1) The first guy to think "I shouldn't have to rewire, I should be able to write instructions that rewire it for me" - i.e., the assembler moment
2) The first guy to realize "I'm not just re-wiring this, I'm describing an procedure for it to use" - the FORTRAN moment
3) The first guy to ask "Why can't I used the same procedure from different places in my code" - the subroutine moment
4) The first guy to say "I should be able to use the subroutine in the program it already knows" - the library moment
5) The first guy to ask "Why do I have to be the one writing down the results?" - the printer moment
6) The first guy to realize "This isn't just a calculator, it's also a controller!" - the embedded moment
7) The first guy to realize "This isn't just a calculator, it's also a storage system!" - the database moment
8) The first guy to realize "This isn't just a calculator, it's also a communication system!" - the network moment
9) The first guy to realize "I'm not just submitting instructions for it to process - it's submiting instructions back for me to process!" - the interactive moment
10) The first guy to think "Why can't it do something else while its waiting?" - the multitasking moment
11) The first guy to think "Why can't it show me more context while I work?" - the full-screen moment
And finally...
12) The first guy to think "Man, why can't this thing show me some chicks?" - the porn moment
"Lord, grant that I may always be right, for Thou knowest that I am hard to turn" -- A Scots-Irish prayer
Sorry, but Sid Meier goes on a list of top game designers, not programmers.

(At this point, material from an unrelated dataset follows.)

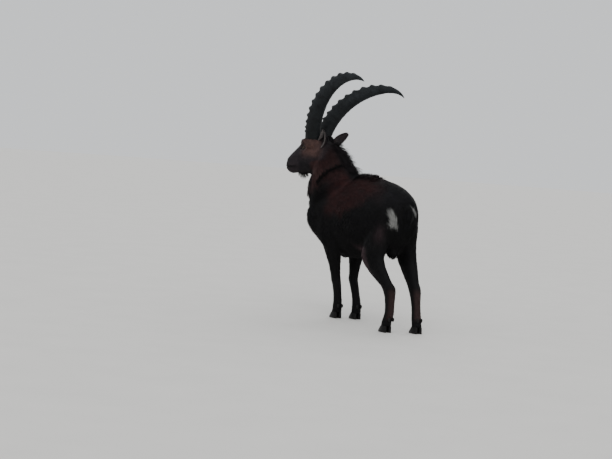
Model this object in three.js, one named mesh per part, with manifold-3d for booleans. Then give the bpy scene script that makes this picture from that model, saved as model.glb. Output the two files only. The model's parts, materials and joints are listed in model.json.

Civ was not amazing software, it was an amazing game.
Quake and Doom, on the other hand, were revolutionary from a programming perspective. Game wise, it was pretty trivial: shoot the other guy.
Without him NeXTSTEP would have not been. Tim Berner's Lee would have had one hell of a time developing the first WWW Browser.
All the advancements that people are wooing about in Linux, Java and IDE Development Tools were commonplace in NeXTSTEP and its development tools.